It was inevitable that with the release of Sony’s Move a mini-party game would end up on the shelves, attempting to show what the system is capable of. Sony’s take on this genre is Start the Party, a collection of nine short events that will have the giddy gamer swatting bugs, painting shapes and rescuing plummeting sky divers.
Given the cutesy nature of the graphics, the audience this game is aiming for is quite clear – casual. This may also explain just why so many of the tasks, such as swatting a bunch of bugs, are as trivial as they are. It’s fun for a couple of minutes, but sat doing this on your own for any longer and you come up with ways to improve the experience, such as stabbing your hand with a fork between rounds. It’s really not designed with solo play in mind, although even multiplayer has limited scope.
There are a couple of different modes across three difficulty levels in the game. The first allows an ad-hoc selection of any of the available unlocked games. The second is a more prolonged exposure, working through a series of tasks against the clock to gain points and respect from fellow gamers on the leaderboards.
Alongside painting shapes, other events include cutting hair with clipper, popping balloons, saving hatchlings by guiding them to their nests with desk fans, going Ghostbusters style with a torch or chopping up fruit with bladed implements. At first glance these sound like a lot of fun, but what Start the Party really lacks is content. Given the simplicity of most of the mini-games you’re left wanting and nine events begins to feel miniscule when compared to a title such as Warioware. It might have made more sense to release this title as a PSN download on the cheap.
You may be asking, haven’t I played all this sort of stuff before on the EyeToy? (Sony’s previous casually market grabbing outing). There is an extra dimension to the action here, as many of the games use depth along with up, down, left and right; it all feels very tight most of the time with little lag and movements on screen tracking that of the player’s are spot-on. Occasionally you get the impression that movement front to back, as in the harpoon fish busting game, isn’t always being tracked properly, but in conjunction the controller turning in to all sorts of silly implements it all gels together in this family friendly party package, if only for the occasional blast.
With support for up to four players, multiplayer is where things make more sense. It’s possible to battle with a bunch of mates across a ten-stage tournament mode, however with play being turn based, there’s a lot of sitting around waiting for a go with the glowing orb stick. Time must be filled in the interim by yelling obscenities at your friends, trying to point out how they’re doing it all wrong, or simply telling them that they suck at motion control games. As the camera underlay’s a live feed on to the TV screen, with game images placed over the top, it’s possible to see at all times just how silly you look holding a Move controller. On top of this Start the Party will take photographs at choice moments to extend the humiliation that little bit longer.

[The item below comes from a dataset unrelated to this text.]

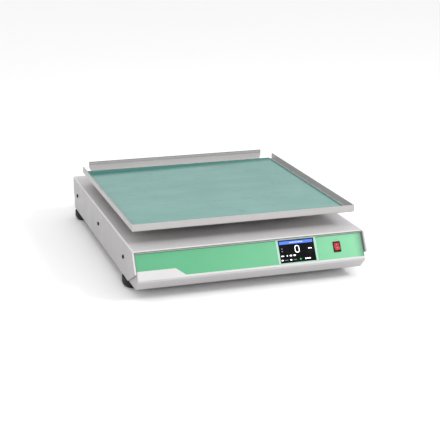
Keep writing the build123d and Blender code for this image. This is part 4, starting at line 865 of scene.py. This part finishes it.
class SHAKER_OT_screen(bpy.types.Operator):
    """Display: dark glass, pale frame and a plain generic picture"""

    bl_idname = "shaker.screen"
    bl_label = "Light the Display"

    def execute(self, context):
        look = context.scene.shaker_screen
        dress(screen_glass(), "display_glass")
        frame_coat = moulded("frame_moulding", (0.290, 0.490, 0.380), 0.3, 0.6 * MM, 0.01 * MM)
        dress(frame_coat, "display_frame")
        face = Facet(
            ACROSS * reach("display_glass", ACROSS)[0] + PANEL_UP * reach("display_glass", PANEL_UP)[0]
            + PANEL_OUT * (GLASS_FACE + look.layer * 0.5), ACROSS, PANEL_UP)
        bright = lit_layer("picture_bright", look.bright, look.glow)
        dim = lit_layer("picture_dim", look.dim, look.glow)
        for name, make, material in (
            ("picture_bar", self.title_bar, lit_layer("picture_bar_blue", look.bar_blue, look.glow)),
            ("picture_bright_signs", self.bright_signs, bright),
            ("picture_title", self.title_signs, lit_layer("picture_title", look.title, look.glow)),
            ("picture_dim_signs", self.dim_signs, dim),
            ("picture_start", self.start_sign, lit_layer("picture_go", look.go_green, look.glow)),
        ):
            finish_piece(merge(name, make(face, look)), material, "housing")
        return {"FINISHED"}

    def title_bar(self, face, look):
        """Bar along the top of the picture."""
        width = SCREEN_WIDTH - 2 * look.margin
        y = SCREEN_HEIGHT - look.margin - look.bar_height / 2
        return [patch("bar", face, SCREEN_WIDTH / 2, y, width, look.bar_height, 0.6 * MM, look.layer)]

    def title_signs(self, face, look):
        """Row of plain blocks where a title would be, on top of the bar."""
        above = Facet(face.at(0, 0, look.layer * 1.5), ACROSS, PANEL_UP)
        middle = 1 - (look.margin + look.bar_height / 2) / SCREEN_HEIGHT
        return self.row(above, look, 0.5, middle, 9, 2.4 * MM, 1.9 * MM)

    def bright_signs(self, face, look):
        """Nought, unit, set row and the signs of the bottom row."""
        pieces = [self.sign("nought", face, look, 0.507, NOUGHT_ROW, look.digit_width,
                            look.digit_height, look.digit_width * 0.48, look.digit_stroke)]
        pieces += self.row(face, look, 0.87, UNIT_ROW, 3, 2.0 * MM, 2.2 * MM)
        pieces += self.row(face, look, 0.075, SET_ROW, 3, 1.5 * MM, 2.2 * MM)
        for share_x, wide in ((0.205, 2.2 * MM), (0.305, 4.4 * MM), (0.410, 4.4 * MM)):
            pieces.append(self.sign("set", face, look, share_x, SET_ROW, wide, 2.7 * MM, 1.1 * MM))
        for share_x in (0.055, 0.295):
            pieces.append(self.sign("tab", face, look, share_x, TAB_ROW, 4.0 * MM, 2.5 * MM, 1.2 * MM))
        pieces += self.row(face, look, 0.765, TAB_ROW, 5, 1.9 * MM, 2.7 * MM)
        return pieces

    def dim_signs(self, face, look):
        """Faint signs at the left and between the tabs."""
        pieces = []
        for share_y in (0.63, 0.52):
            pieces.append(self.sign("side", face, look, 0.085, share_y, 3.2 * MM, 1.8 * MM, 0.5 * MM))
        for share_x in (0.17, 0.41):
            pieces += self.row(face, look, share_x, DIM_ROW, 4, 1.4 * MM, 1.8 * MM)
        return pieces

    def start_sign(self, face, look):
        """Triangle of the start sign."""
        return [arrow_patch("start", face, SCREEN_WIDTH * 0.565, SCREEN_HEIGHT * TAB_ROW, 2.5 * MM,
                            look.layer)]

    def sign(self, name, face, look, share_x, share_y, wide, tall, corner, stroke=0.0):
        """One patch at shares of the display's width and height."""
        return patch(name, face, SCREEN_WIDTH * share_x, SCREEN_HEIGHT * share_y, wide, tall, corner,
                     look.layer, stroke)

    def row(self, face, look, share_x, share_y, count, wide, tall):
        """Short row of blocks that stands for a word, with every other block a little lower."""
        step = wide * 1.25
        start = SCREEN_WIDTH * share_x - step * (count - 1) / 2
        return [patch("block", face, start + step * i, SCREEN_HEIGHT * share_y, wide,
                      tall * (1 - 0.18 * (i % 2)), wide * 0.3, look.layer) for i in range(count)]


class SHAKER_OT_switch(bpy.types.Operator):
    """Power switch: black body, red rocker, and its on and off marks"""

    bl_idname = "shaker.switch"
    bl_label = "Finish the Switch"

    def execute(self, context):
        look = context.scene.shaker_switch
        dress(moulded("switch_moulding", (0.006, 0.006, 0.007), 0.45, 0.5 * MM, 0.01 * MM, 0.04, 0.2),
              "power_switch_body")
        dress(red_lens(look), "switch_rocker")
        upper, lower = self.rocker_faces()
        stroke, tall = look.mark_stroke, look.mark_height
        on = patch("on", upper, 0, 0, stroke, tall, stroke * 0.3, look.layer)
        off = patch("off", lower, 0, 0, tall * 0.8, tall, tall * 0.38, look.layer, stroke)
        finish_piece(merge("rocker_marks", [on, off]), ink("rocker_ink", look.ink),
                     "switch")
        self.print_above(look)
        return {"FINISHED"}

    def rocker_faces(self):
        """The rocker's upper and lower half faces, each as a facet through its middle."""
        mesh = frame["nodes"]["switch_rocker"].data
        halves = {}
        for face in mesh.polygons:
            if abs(face.normal.x) > 0.01 or face.normal.dot(PANEL_OUT) < 0.8:
                continue
            lean = round(face.normal.dot(PANEL_UP), 2)
            halves.setdefault(lean, []).append(face)
        largest = sorted(halves.values(), key=lambda faces: -sum(f.area for f in faces))[:2]
        facets = []
        for faces in largest:
            total = sum(f.area for f in faces)
            middle = sum((f.center * f.area for f in faces), Vector()) / total
            up = ACROSS.cross(faces[0].normal) * -1
            facets.append(Facet(middle, ACROSS, up))
        return sorted(facets, key=lambda facet: -facet.origin.dot(PANEL_UP))

    def print_above(self, look):
        """Small on and off signs printed on the film above the switch."""
        face = Facet(
            ACROSS * node_middle("power_switch_body", ACROSS) + PANEL_UP * SWITCH_TOP
            + PANEL_OUT * (PANEL_FACE + look.layer * 0.5), ACROSS, PANEL_UP)
        rise, gap, tall = 4.2 * MM, 1.6 * MM, 1.9 * MM
        on = patch("on", face, -gap, rise, 0.4 * MM, tall, 0.1 * MM, look.layer)
        off = patch("off", face, gap, rise, tall * 0.85, tall, tall * 0.4, look.layer, 0.35 * MM)
        finish_piece(merge("switch_print", [on, off]), ink("switch_print_ink", look.print_ink),
                     "housing")


class SHAKER_OT_stage(bpy.types.Operator):
    """Pale floor, soft lights and the camera"""

    bl_idname = "shaker.stage"
    bl_label = "Set the Stage"

    def execute(self, context):
        studio = context.scene.shaker_studio
        self.make_floor(studio)
        self.make_sky(context.scene, studio)
        self.make_light("key_light", (-0.35, -2.75, 1.15), (0, 0, 0.09), 0.5, studio.key)
        self.make_light("high_light", (1.75, -1.45, 1.90), (0, 0, 0.09), 0.7, studio.high)
        self.make_light("side_light", (-0.95, -1.15, 0.45), (-0.23, -0.25, 0.05), 0.4, studio.side)
        self.make_light("fill_light", (1.6, -2.1, 0.8), (0, 0, 0.09), 1.2, studio.fill)
        self.make_camera(context.scene, studio)
        context.scene.view_settings.view_transform = "Standard"
        return {"FINISHED"}

    def make_floor(self, studio):
        """Wide round floor."""
        clear_selection()
        bpy.ops.mesh.primitive_circle_add(vertices=96, radius=studio.floor_radius, fill_type="NGON")
        floor = bpy.context.object
        floor.name = "floor"
        bpy.ops.object.mode_set(mode="EDIT")
        bpy.ops.mesh.select_all(action="SELECT")
        bpy.ops.mesh.inset(thickness=0.4)
        bpy.ops.object.mode_set(mode="OBJECT")
        floor.data.materials.append(floor_finish(studio.floor_white))

    def make_sky(self, scene, studio):
        """Soft light from all round, stronger from above and a little from the front right."""
        world = bpy.data.worlds.new("studio_sky")
        world.use_nodes = True
        tree = world.node_tree
        ramp = put(tree, "ShaderNodeTexCoord").outputs["Generated"]
        above = scaled(tree, axis_place(tree, ramp, (0, 0, 1)), 0.0, 1.0, studio.sky,
                       studio.sky + studio.overhead)
        ahead = axis_place(tree, ramp, Vector((0.35, -0.93, 0.10)))
        level = sums(tree, "ADD", above, scaled(tree, ahead, 0.0, 1.0, 0.0, studio.front))
        tree.links.new(level, tree.nodes["Background"].inputs["Strength"])
        tree.nodes["Background"].inputs["Color"].default_value = (1.0, 1.0, 1.0, 1.0)
        scene.world = world

    def make_light(self, name, place, aim, size, power):
        """Square soft light that looks at a point."""
        bpy.ops.object.light_add(type="AREA", location=place)
        light = bpy.context.object
        light.name = name
        light.data.size = size
        light.data.energy = power
        light.rotation_euler = (Vector(aim) - Vector(place)).to_track_quat("-Z", "Y").to_euler()

    def make_camera(self, scene, studio):
        """Camera from its place, heading, tilt, roll and lens."""
        a, e = studio.heading, studio.tilt
        back = Vector((sin(a) * cos(e), -cos(a) * cos(e), sin(e)))
        right = Vector((cos(a), sin(a), 0))
        up = back.cross(right)
        turn = Matrix((right, up, back)).transposed() @ Matrix.Rotation(studio.roll, 3, "Z")
        bpy.ops.object.camera_add(location=studio.place, rotation=turn.to_euler())
        camera = bpy.context.object
        camera.name = "camera"
        camera.data.lens = studio.lens
        camera.data.sensor_width = 36.0
        camera.data.shift_y = studio.shift
        scene.camera = camera


class SHAKER_PT_panel(bpy.types.Panel):
    """Sidebar panel that lists the steps"""

    bl_idname = "SHAKER_PT_panel"
    bl_label = "Platform Shaker"
    bl_space_type = "VIEW_3D"
    bl_region_type = "UI"
    bl_category = "Shaker"

    def draw(self, context):
        column = self.layout.column(align=True)
        for step in STEPS:
            column.operator(step.bl_idname)


GROUPS = {
    "shaker_paint": ShakerPaint,
    "shaker_print": ShakerPrint,
    "shaker_mat": ShakerMat,
    "shaker_screen": ShakerScreen,
    "shaker_switch": ShakerSwitch,
    "shaker_studio": ShakerStudio,
}
STEPS = (
    SHAKER_OT_shell, SHAKER_OT_hardware, SHAKER_OT_feet, SHAKER_OT_film, SHAKER_OT_mat,
    SHAKER_OT_screen, SHAKER_OT_switch, SHAKER_OT_stage,
)


def register():
    """Register the settings, the steps and the panel."""
    for kind in (*GROUPS.values(), *STEPS, SHAKER_PT_panel):
        bpy.utils.register_class(kind)
    for name, kind in GROUPS.items():
        setattr(bpy.types.Scene, name, bpy.props.PointerProperty(type=kind))


def unregister():
    """Remove what register added."""
    for name in GROUPS:
        delattr(bpy.types.Scene, name)
    for kind in (SHAKER_PT_panel, *reversed(STEPS), *reversed(GROUPS.values())):
        bpy.utils.unregister_class(kind)


def main():
    """Run the steps in order."""
    register()
    bpy.ops.shaker.shell()
    bpy.ops.shaker.hardware()
    bpy.ops.shaker.feet()
    bpy.ops.shaker.film()
    bpy.ops.shaker.mat()
    bpy.ops.shaker.screen()
    bpy.ops.shaker.switch()
    bpy.ops.shaker.stage()
    clear_selection()


if __name__ == "__main__":
    main()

What Start the Party really lacks is any degree of depth, even for a mini-game collection. It does however show of the augmented reality and one-to-one control that Move allows. If you have a bunch of mates the game makes more sense, but as a single player experience it’s average and soon forgotten. Like many a pop song in the cut throat music industry, this title could end up being play once and stick it on the shelf to gather dust entity. Look out for this one in the bargain bins.